WHAT IS EXPECTED:
Search the listing below for the string "that" and copy every line where it occurs.

SUPPLIED MATERIAL:
** begin **

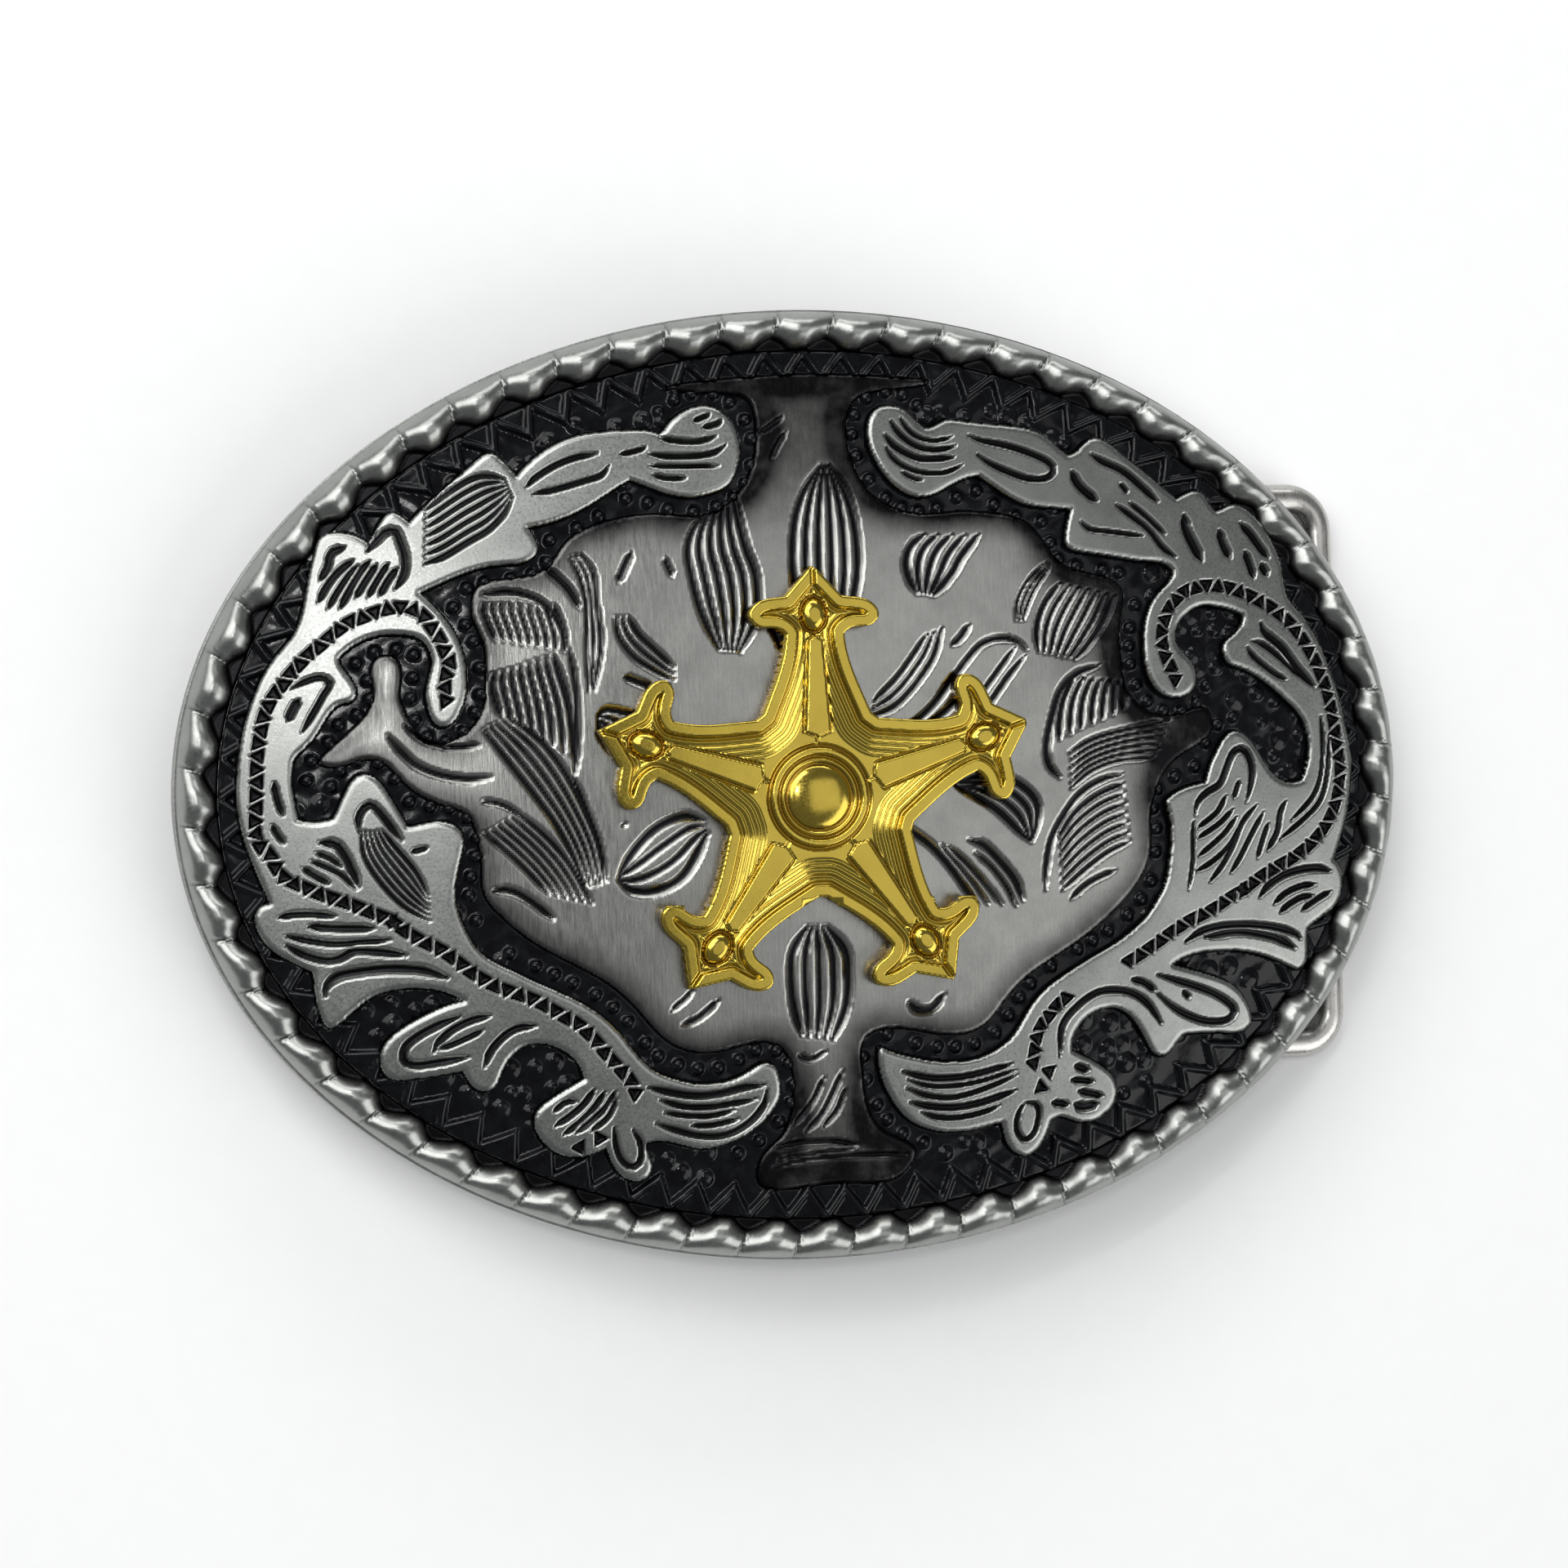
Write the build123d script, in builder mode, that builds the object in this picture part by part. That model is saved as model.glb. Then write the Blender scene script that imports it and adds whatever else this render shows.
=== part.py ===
from build123d import *
import math
import os

# Oval western belt buckle. Origin at the middle of the oval, on the table under it.
# +X runs along the oval towards the wire bail, +Z comes out of the decorated face.

# Oval plate, bent to fit the waist: two radii of curvature, crown above the table
PLATE_HALF_LENGTH = 49.0
PLATE_HALF_WIDTH = 36.8
PLATE_THICKNESS = 1.6
BEND_RADIUS_LONG = 210.0
BEND_RADIUS_SHORT = 250.0
CROWN_HEIGHT = 10.2

# Heights of the relief above the bent front surface
ENAMEL_TOP = 0.25
PANEL_TOP = 0.5
SCROLL_TOP = 1.0
ROPE_TOP = 1.9
ORNAMENT_TOP = 2.3

# Rope border between two ovals
ROPE_INNER_LENGTH = 45.7
ROPE_INNER_WIDTH = 33.5
ROPE_OUTER_LENGTH = 48.9
ROPE_OUTER_WIDTH = 36.7
ROPE_CHAMFER = 0.7

# Star ornament, five arms ending in fleur tips, middle a little left of the oval's middle
ORNAMENT_X = -0.5
ORNAMENT_Y = -1.0
ARM_COUNT = 5
PIN_X = 6.0
PIN_RADIUS = 1.0
PIN_HEAD_RADIUS = 1.6
PIN_HEAD_HEIGHT = 0.4
PIN_CLEARANCE = 0.05

# Wire bail and the two lugs it swings in
HINGE_X = 26.0
HINGE_Z = 3.2
BAIL_WIRE_RADIUS = 1.2
BAIL_ARM_Y = 22.0
BAIL_BAR_X = 44.1
BAIL_BAR_Z = 1.2
BAIL_CORNER = 2.6
BAIL_END_CORNER = 1.8
BAIL_END_Y = 16.9
LUG_RADIUS = 2.5
LUG_INNER_Y = 16.6
LUG_THICKNESS = 3.6
LUG_BORE_RADIUS = 1.25

# Hook prong that goes through a belt hole
PRONG_X = -34.0
PRONG_RADIUS = 2.0
PRONG_LEAN = 10.0
PRONG_BASE_RADIUS = 3.6
PRONG_BASE_HEIGHT = 0.8

# Scroll outlines: each run is a smooth curve, and a corner sits at the end of every run
SCROLL_LEFT_RUNS = [
    [(-11.0, 27.8), (-10.4, 28.4), (-9.4, 29.0), (-8.3, 29.3), (-7.2, 29.1), (-6.4, 28.5), (-5.8, 27.7),
     (-5.5, 26.8), (-5.4, 25.8), (-5.6, 24.8), (-6.0, 23.8), (-6.7, 23.0), (-7.8, 22.5), (-9.2, 22.2),
     (-10.4, 22.3), (-11.8, 22.7), (-13.0, 23.2), (-14.1, 23.6)],
    [(-16.0, 22.5), (-17.3, 21.7), (-18.7, 21.0), (-20.4, 20.4), (-22.0, 20.1)],
    [(-21.5, 19.3), (-21.3, 18.5), (-21.9, 17.7), (-24.0, 17.3), (-26.0, 17.0), (-28.0, 16.3),
     (-30.3, 15.3)],
    [(-29.4, 14.4), (-28.5, 13.3), (-27.7, 12.0), (-27.2, 10.6), (-27.0, 9.0), (-27.1, 7.5), (-27.6, 6.2),
     (-28.3, 5.3), (-29.0, 5.1), (-29.6, 5.5), (-30.0, 6.5), (-30.1, 7.8), (-29.8, 9.0), (-29.6, 10.0),
     (-29.8, 11.0), (-30.4, 11.8), (-31.3, 12.1), (-33.0, 12.2), (-34.4, 11.9), (-35.6, 11.3), (-36.5, 10.5)],
    [(-35.9, 9.2), (-35.4, 8.4), (-35.3, 7.7), (-35.7, 7.2), (-36.5, 7.0), (-37.2, 6.5), (-38.0, 5.3),
     (-39.2, 3.8), (-40.0, 3.0), (-40.2, 2.0), (-40.2, 0.6), (-40.0, -0.6), (-39.9, -1.6)],
    [(-38.8, -1.8), (-37.3, -1.6)],
    [(-36.7, -0.4), (-36.1, 0.8), (-35.5, 1.5), (-34.8, 1.7), (-34.0, 1.3), (-33.3, 0.4), (-32.6, -0.8),
     (-31.8, -2.3)],
    [(-30.8, -2.2), (-29.6, -2.0), (-28.6, -2.2), (-27.9, -2.7), (-27.6, -3.5), (-27.8, -4.7), (-28.2, -6.4),
     (-28.3, -8.0), (-27.9, -9.6), (-27.3, -11.0), (-26.3, -12.3), (-24.8, -13.2), (-22.5, -14.4),
     (-20.0, -15.6), (-18.0, -16.8), (-16.6, -18.0), (-15.6, -19.2), (-14.6, -20.5), (-13.4, -21.6),
     (-12.0, -22.2), (-10.4, -22.65), (-8.8, -22.7), (-7.2, -22.4), (-6.0, -21.8), (-4.9, -21.3),
     (-4.0, -21.7)],
    [(-3.7, -22.7), (-3.7, -23.8), (-4.2, -24.8), (-5.2, -25.9), (-6.6, -26.9), (-8.2, -27.5),
     (-9.8, -27.75), (-11.6, -27.3), (-13.0, -27.0), (-14.1, -27.1)],
    [(-14.0, -27.9), (-13.7, -28.7), (-13.9, -29.5), (-14.6, -30.0), (-15.5, -29.9), (-16.3, -29.3),
     (-16.9, -28.3), (-17.2, -27.4)],
    [(-18.3, -27.8), (-19.6, -28.0), (-21.0, -27.6), (-22.1, -26.6), (-22.7, -25.4), (-22.5, -24.4),
     (-21.5, -23.5), (-20.2, -22.7), (-18.9, -22.0)],
    [(-19.1, -21.2), (-19.7, -20.3), (-20.7, -19.6), (-22.0, -19.2), (-23.2, -19.3), (-24.3, -20.0),
     (-25.0, -21.1), (-25.5, -22.2), (-26.2, -22.7), (-27.0, -22.5), (-27.6, -21.9), (-28.0, -21.1)],
    [(-30.0, -21.4), (-32.0, -21.6), (-33.4, -21.5), (-34.0, -20.9), (-34.2, -19.8), (-33.8, -18.8),
     (-32.6, -17.7), (-31.0, -16.8), (-29.4, -16.1), (-27.9, -15.7)],
    [(-29.0, -15.1), (-30.4, -14.75), (-32.6, -14.7), (-34.4, -15.1), (-35.8, -16.0), (-37.2, -17.2),
     (-37.9, -17.5), (-38.5, -16.7), (-38.9, -15.2), (-39.1, -13.2)],
    [(-40.6, -12.4), (-42.0, -11.5), (-43.0, -10.2), (-43.3, -9.0), (-43.0, -8.3), (-42.2, -7.9)],
    [(-42.8, -6.3), (-43.4, -4.8), (-43.9, -3.2), (-44.3, -1.4), (-44.4, 0.4), (-44.3, 2.2), (-44.0, 4.2),
     (-43.5, 6.2), (-42.8, 8.0), (-41.9, 9.8), (-40.8, 11.2), (-39.8, 12.4), (-39.2, 13.8), (-38.8, 15.6),
     (-38.4, 17.4), (-38.0, 18.8), (-37.5, 19.8), (-36.4, 20.1), (-35.2, 19.9), (-34.0, 19.2)],
    [(-33.4, 20.2), (-32.8, 21.1), (-32.2, 21.5), (-31.6, 21.3), (-30.9, 20.7)],
    [(-29.0, 22.5), (-27.0, 24.2), (-25.6, 25.4), (-24.6, 25.9), (-23.9, 25.5), (-22.7, 24.1)],
    [(-21.6, 25.2), (-20.0, 26.3), (-18.0, 27.1), (-16.0, 27.4), (-14.0, 27.5), (-12.4, 27.4),
     (-11.6, 27.1)],
]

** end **

THE RESPONSE:
Write the build123d script, in builder mode, that builds the object in this picture part by part. That model is saved as model.glb. Then write the Blender scene script that imports it and adds whatever else this render shows.
# Hook prong that goes through a belt hole